Well considering the poor `ol cpu has to wait & wait & wait for that byte to 
come along, even at 1 Mb, I think context switching comes into the picture 
(it does anyway, right)?

If you take this into a/c don't you lose your 1/2 instruction per byte?

I'm not qualified to talk about MIPS architecture, and I'm not sure how 
familiar you are with modern pipeline design, but, in _general_, obtaining 
psw info like carry is not perhaps as staightforward as it appears. 

Status bits may be effectively unavailable to immediately-following alu 
operations, for example. Just as the carry is coming _out_ of the alu the next 
set of operands is going _in_ -- it _seems_ easy enough to have it 
recirculate, doesn't it?

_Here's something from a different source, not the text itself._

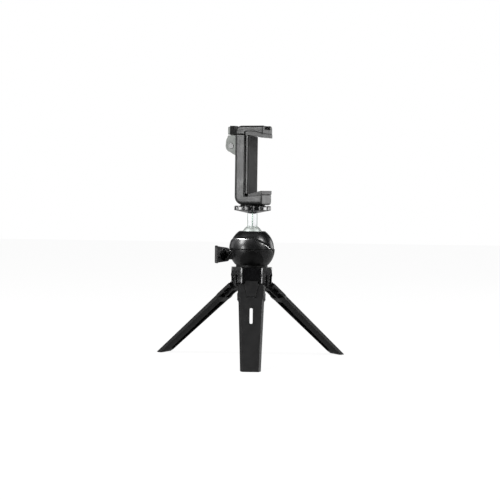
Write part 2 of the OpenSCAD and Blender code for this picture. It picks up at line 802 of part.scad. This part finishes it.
module pad_plate() {
    channel = half_w - holder_wall - face_gap;
    height = plate_top - plate_bottom;
    color([0.32, 0.33, 0.33]) at_holder() difference() {
        union() {
            translate([plate_back, -plate_half, plate_bottom]) cube([plate_t, 2 * plate_half, height]);
            for (side = [-1, 1])
                translate([rail_front + run_gap, side * (channel - plate_side_t / 2) - plate_side_t / 2,
                    plate_bottom])
                    cube([plate_back - rail_front, plate_side_t, height]);
        }
        at_posts() translate([0, 0, plate_back - over]) cylinder(d = plate_screw_d, h = plate_t + 2 * over);
        at_posts() translate([0, 0, plate_front - plate_screw_head_h])
            cylinder(d = plate_screw_head_d, h = plate_screw_head_h + over);
    }
}

module rubber_pad() {
    color([0.1, 0.1, 0.1]) at_holder()
        translate([plate_front, -pad_w / 2, plate_bottom + pad_margin]) cube([pad_t, pad_w, pad_h]);
}

module plate_screws() {
    color([0.6, 0.6, 0.62]) at_holder() at_posts() {
        translate([0, 0, plate_front - plate_screw_l]) cylinder(d = plate_screw_d, h = plate_screw_l);
        translate([0, 0, plate_front - plate_screw_head_h])
            cylinder(d = plate_screw_head_d, h = plate_screw_head_h);
    }
}

// Rubber wedge over the lower jaw, with a level land beside the pad
module lower_jaw_insert() {
    start = plate_front + pad_t + face_gap;
    color([0.07, 0.07, 0.07]) at_holder() across(holder_w) polygon([[start, arm_top],
        [start, arm_top + low_heel], [start + heel_land, arm_top + low_heel],
        [holder_depth - tip_land, arm_top + low_tip], [holder_depth, arm_top + low_tip],
        [holder_depth, arm_top + tip_rise], [ramp_u, arm_top]]);
}

module upper_profile() {
    polygon([[0, jaw_z], [wall_depth, jaw_z], [wall_depth, jaw_z + top_recess],
        [ramp_u, jaw_z + top_recess], [holder_depth, jaw_z + tip_seat], [holder_depth, upper_top - tip_bevel],
        [holder_depth - tip_bevel, upper_top], [top_corner, upper_top],
        [top_corner, upper_top - top_corner], [0, upper_top - top_corner]]);
    intersection() {
        translate([top_corner, upper_top - top_corner]) circle(r = top_corner);
        translate([0, upper_top - top_corner]) square(top_corner);
    }
}

// Upper jaw with a rail that is wide at both ends and narrow between the posts
module upper_jaw() {
    color([0.3, 0.31, 0.31]) at_holder() difference() {
        union() {
            across(holder_w) upper_profile();
            translate([rail_back, -rail_neck, jaw_z - rail_len])
                cube([rail_t, 2 * rail_neck, rail_len + over]);
            translate([rail_back, -rail_half, jaw_z - rail_len])
                cube([rail_t, 2 * rail_half, rail_tab_h]);
            translate([rail_back, -rail_half, jaw_z - rail_head_h])
                cube([rail_t, 2 * rail_half, rail_head_h + over]);
        }
        round_outside(upper_top, top_corner, 1, upper_t - top_corner + over);
        translate([holder_depth - top_notch_d, -top_notch_w / 2, upper_top - top_notch_h])
            cube([top_notch_d + over, top_notch_w, top_notch_h + over]);
    }
}

// Rubber wedge under the upper jaw
module upper_jaw_insert() {
    land = plate_front + pad_t + face_gap + heel_land;
    color([0.05, 0.05, 0.05]) at_holder() across(holder_w) polygon([[plate_back, jaw_z + top_recess],
        [plate_back, jaw_z - top_heel], [land, jaw_z - top_heel], [holder_depth - tip_land, jaw_z - top_tip],
        [holder_depth, jaw_z - top_tip], [holder_depth, jaw_z + tip_seat], [ramp_u, jaw_z + top_recess]]);
}

module bracket_outline() {
    translate([-lever_back, lever_z]) circle(r = ear_r);
    polygon(concat([[-base_t / 2, lever_z - base_low]],
        [for (share = ear_shares) [-lever_back - ear_r * share[0], lever_z + ear_r * share[1]]],
        [[-lever_back - ear_r * ear_top_share, lever_z + base_high], [-base_t / 2, lever_z + base_high]]));
}

module lock_bracket() {
    color([0.8, 0.82, 0.8]) at_holder() difference() {
        union() {
            for (side = [-1, 1]) translate([0, side * (bracket_w - ear_t) / 2, 0])
                across(ear_t) bracket_outline();
            translate([-base_t, -bracket_w / 2, lever_z - base_low])
                cube([base_t, bracket_w, base_low + base_high]);
        }
        translate([-lever_back, 0, lever_z]) rotate([90, 0, 0])
            cylinder(d = pivot_d, h = 2 * bracket_w, center = true);
        translate([-2 * over, -bracket_w / 2 + ear_t, lever_z - stud_shoe_r - face_gap])
            cube([4 * over, bracket_w - 2 * ear_t, 2 * (stud_shoe_r + face_gap)]);
    }
}

module lever_pin() {
    color([0.55, 0.56, 0.55]) at_holder() translate([-lever_back, 0, lever_z]) rotate([90, 0, 0]) {
        cylinder(d = pivot_d, h = bracket_w, center = true);
        for (side = [-1, 1]) translate([0, 0, side * (bracket_w + pivot_head_t) / 2])
            cylinder(d = pivot_head_d, h = pivot_head_t, center = true);
    }
}

module lock_lever() {
    grip_z = lever_z + grip_low;
    color([0.75, 0.77, 0.75]) at_holder() difference() {
        union() {
            translate([-lever_back, 0, lever_z]) rotate([90, 0, 0])
                cylinder(r = lever_hub_r, h = 2 * lever_half, center = true);
            translate([-lever_back - lever_neck / 2, -lever_half, lever_z])
                cube([lever_neck, 2 * lever_half, grip_low + grip_h / 2]);
            translate([-lever_back - grip_d / 2, -bracket_w / 2 + run_gap, grip_z])
                cube([strip_t, bracket_w - 2 * run_gap, grip_h - strip_t / 2]);
        }
        translate([-lever_back, 0, lever_z]) rotate([90, 0, 0])
            cylinder(d = pivot_d + 2 * fit_gap, h = 4 * lever_half, center = true);
    }
}

module lever_grip() {
    grip_z = lever_z + grip_low;
    pitch = (grip_d - strip_t) / grip_ribs;
    color([0.05, 0.05, 0.05]) at_holder() difference() {
        translate([-lever_back - grip_d / 2 + strip_t, -bracket_w / 2, grip_z])
            cube([grip_d - strip_t, bracket_w, grip_h]);
        translate([-lever_back - lever_neck / 2 - fit_gap, -lever_half, lever_z])
            cube([lever_neck + 2 * fit_gap, 2 * lever_half, grip_low + grip_h / 2 + fit_gap]);
        for (side = [-1, 1]) for (i = [1 : grip_ribs - 1])
            translate([-lever_back - grip_d / 2 + strip_t + i * pitch, side * bracket_w / 2,
                grip_z + grip_h / 2])
                rotate([0, 0, 45]) cube([pitch / 3, pitch / 3, grip_h + over], center = true);
    }
}

module clamp_stud() {
    reach = lever_back - lever_hub_r - run_gap;
    color([0.6, 0.6, 0.62]) at_holder() translate([-reach, 0, lever_z]) rotate([0, 90, 0])
        cylinder(r = stud_shoe_r, h = reach + channel_back + face_gap);
}

leg_front();
leg_right();
leg_left();
leg_pins();
hub();
neck_ring();
head_screw();
screw_washer();
lower_shell();
front_boss_cap();
crescent_collar();
upper_cap();
ball_seat();
wedge_nut();
lock_screw();
lock_knob();
ball();
hex_stem();
camera_screw();
lock_disc();
holder_foot();
thread_insert();
holder_body();
pad_plate();
rubber_pad();
plate_screws();
lower_jaw_insert();
upper_jaw();
upper_jaw_insert();
lock_bracket();
lever_pin();
lock_lever();
lever_grip();
clamp_stud();
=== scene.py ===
import json
import math

import bmesh
import bpy
from mathutils import Matrix, Vector


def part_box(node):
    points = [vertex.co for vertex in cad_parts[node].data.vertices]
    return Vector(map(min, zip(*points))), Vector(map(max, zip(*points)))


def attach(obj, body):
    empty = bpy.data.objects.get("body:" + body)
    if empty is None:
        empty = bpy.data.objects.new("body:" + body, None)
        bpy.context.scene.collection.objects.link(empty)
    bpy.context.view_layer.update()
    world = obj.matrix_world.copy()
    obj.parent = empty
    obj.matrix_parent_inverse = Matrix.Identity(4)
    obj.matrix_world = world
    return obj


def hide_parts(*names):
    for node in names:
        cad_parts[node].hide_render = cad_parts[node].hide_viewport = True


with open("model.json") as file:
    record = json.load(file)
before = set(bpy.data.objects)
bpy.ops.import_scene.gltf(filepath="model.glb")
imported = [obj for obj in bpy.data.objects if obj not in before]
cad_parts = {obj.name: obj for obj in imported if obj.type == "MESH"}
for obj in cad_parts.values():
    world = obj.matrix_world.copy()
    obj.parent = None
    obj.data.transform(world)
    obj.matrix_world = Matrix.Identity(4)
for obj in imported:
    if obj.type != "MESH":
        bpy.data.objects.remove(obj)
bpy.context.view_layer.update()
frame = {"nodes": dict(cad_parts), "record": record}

mm = 0.001
nodes = frame["nodes"]
subparts = frame["record"]["subparts"]
bodies = frame["record"]["behaviour"]["bodies"]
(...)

There are various timing considerations and design 
niceties (e.g. to latch all the status bits into a psw register at the same 
time we must wait for the last one to stabalize -- e.g. zero detect) that 
sometimes make this difficult, especially when trying to make overall savings 
in the design.

In the checksum situation it seems to me you don't have any choice but to fill 
the resulting delay slot with a nop. There goes your 1/2 instruction!

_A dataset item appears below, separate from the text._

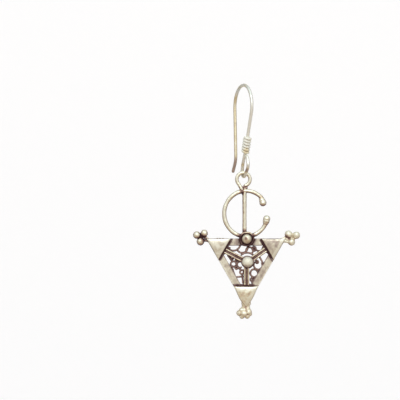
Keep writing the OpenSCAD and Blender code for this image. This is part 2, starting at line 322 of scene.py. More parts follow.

On another tack (probably a tangent) -- how much would it cost to
``add in that extra carry wire'' to an existing design? (Or would you
rather MIPS support two slightly different machines?).

\begin{story}

First off -- we have to ask the guys (to be understood as a genderless
term when _I_ use it) to ``drop in that extra carry wire''. After
a bit of grumbling they do it -- maybe these guys are _good_ and
it takes a couple of weeks (whew!) and maybe it takes longer. (You
better start to run a tab on this now).

Now you can _bet_ this isn't going to be transparent to _all_
existing software so the software guys are going to be racking
their brains trying to figure out what needs changing here & there.
Of course the _compilers_ will need a ``few patches'' now that
(possibly) delay slot logic has changed a bit. Of course, now
that the _compiler_ has changed we may need to mod a few other
things too. This is getting a bit expensive....

Time passes.

This month's sales figures show our extra instruction didn't
cause sales to skyrocket; people apparently don't want to
buy our boxes to implement that faster checksum for their
ethernets! Why not? The advertising blurb made it perfectly
clear how much faster it would run... Talking about that,
the bill just come it... Doesn't look good...

Maybe we'll have to jack the price of the box up to start
_paying_ for all this (even `tho we did so in anticipation 
of this, it wasn't enough). Might affect sales anyway so we'd 
better jack it _way_ up...

``Whose idea _was_ this anyway?''

Meanwhile, on the other side, of town someone has put
their checksum code into a $10 chip -- and it handles
10 Mb ethernet too! (:-)

\end{story}

>What do the extend precision experts say about carry bits?

I'm only a novice but I don't need carry. 

Although carry was a popular way to perform some stuff for residue arithmetic 
(i.e.  calculating remainder 2^n-1 where n is the word size) I'm not sure the 
time saved by using it, considering all the _other_ stuff that typically goes 
on in these XP algorithms (i.e. was have to do lots of integer multiplies 
anyway), is significant.  Would someone like to check?

In any case, since you can't even take unsigned arithmetic for granted,
depending on carry would not be portable. I don't know of any (portable)
way to test it in common HLLs for another thing. [And I do _not_ repeat _not_ 
like to have to learn X-1000 different assembly languages in order to support 
some trashy (if _I_ wrote it) piece of software that is going to die within a 
matter of years anyway].

-Kym Horsell